Interior Mutability

In Rust, values are immutable by default.

We can make them mutable with the mut keyword.

What if we want just partial mutability? Can we do this?

Of course we can!

Our prime accomplices are Cell<T> and RefCell<T>.

A motivating example

We have some blog posts which have immutable content, and an incrementing view count.

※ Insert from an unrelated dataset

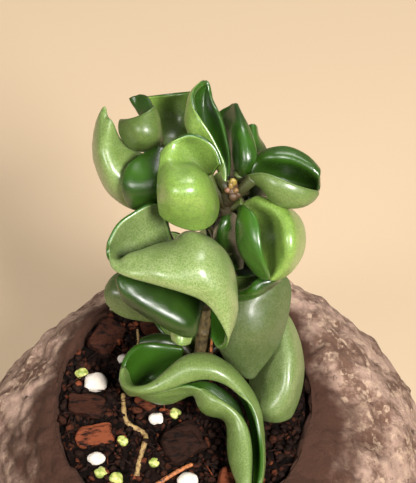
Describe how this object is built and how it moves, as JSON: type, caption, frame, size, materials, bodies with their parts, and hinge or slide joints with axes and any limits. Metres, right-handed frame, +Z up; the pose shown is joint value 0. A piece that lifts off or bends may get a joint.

Ideally, we would have a fn view(&self) → &'static str to return the content, and increment the view count.

Without Cell s

#[derive(Debug, Default)]
struct Post {
    content: String,
    viewed_times: usize,
}

impl Post {
    // `mut` is a problem here!
    fn view(&mut self) {
        self.viewed_times += 1;
    }
}

Without Cell s

This isn’t ideal! view takes a &mut self, meaning this won’t work:

fn main() {
    let post = Post {
        content: String::from("Blah"),
        ..Post::default()
    };
    (0..5).for_each(|_| post.view());
    println!("{:?}", post);
}

// From before

#[derive(Debug, Default)]
struct Post {
    content: String,
    viewed_times: usize,
}

impl Post {
    // `mut` is a problem here!
    fn view(&mut self) {
        self.viewed_times += 1;
    }
}

Without Cell s

fn main() {
    // We need to make the entire struct mutable!
    let mut post = Post {
        content: String::from("Blah"),
        ..Post::default()
    };
    (0..5).for_each(|_| post.view());
    println!("{:?}", post);
}

// From before

#[derive(Debug, Default)]
struct Post {
    content: String,
    viewed_times: usize,
}

impl Post {
    // `mut` is a problem here!
    fn view(&mut self) {
        self.viewed_times += 1;
    }
}

Tossing our views into a Cell

  • Cell lets us move and take values inside.

  • RefCell works with references through 'dynamic borrowing'.

Let’s see our previous example with Cell.

Tossing our views into a Cell

fn main() {
    let post = Post {
        content: String::from("Blah"),
        ..Post::default()
    };
    (0..5).for_each(|_| post.view());
    println!("{:?}", post);
}

#[derive(Debug, Default)]
struct Post {
    content: String,
    viewed_times: Cell<usize>,
}

impl Post {
    fn view(&self) {
        // Note how we are making a copy, then replacing the original.
        let current_views = self.viewed_times.get();
        self.viewed_times.set(current_views + 1);
    }
}

use std::cell::Cell;

Again with RefCell

fn main() {
    let post = Post {
        content: String::from("Blah"),
        ..Post::default()
    };
    (0..5).for_each(|_| post.view());
    println!("{:?}", post);
}

#[derive(Debug, Default)]
struct Post {
    content: String,
    viewed_times: RefCell<usize>,
}

impl Post {
    fn view(&self) {
        // Note how we're mutating a value.
        *self.viewed_times.borrow_mut() += 1;
    }
}

use std::cell::RefCell;

…​interior mutability is something of a last resort.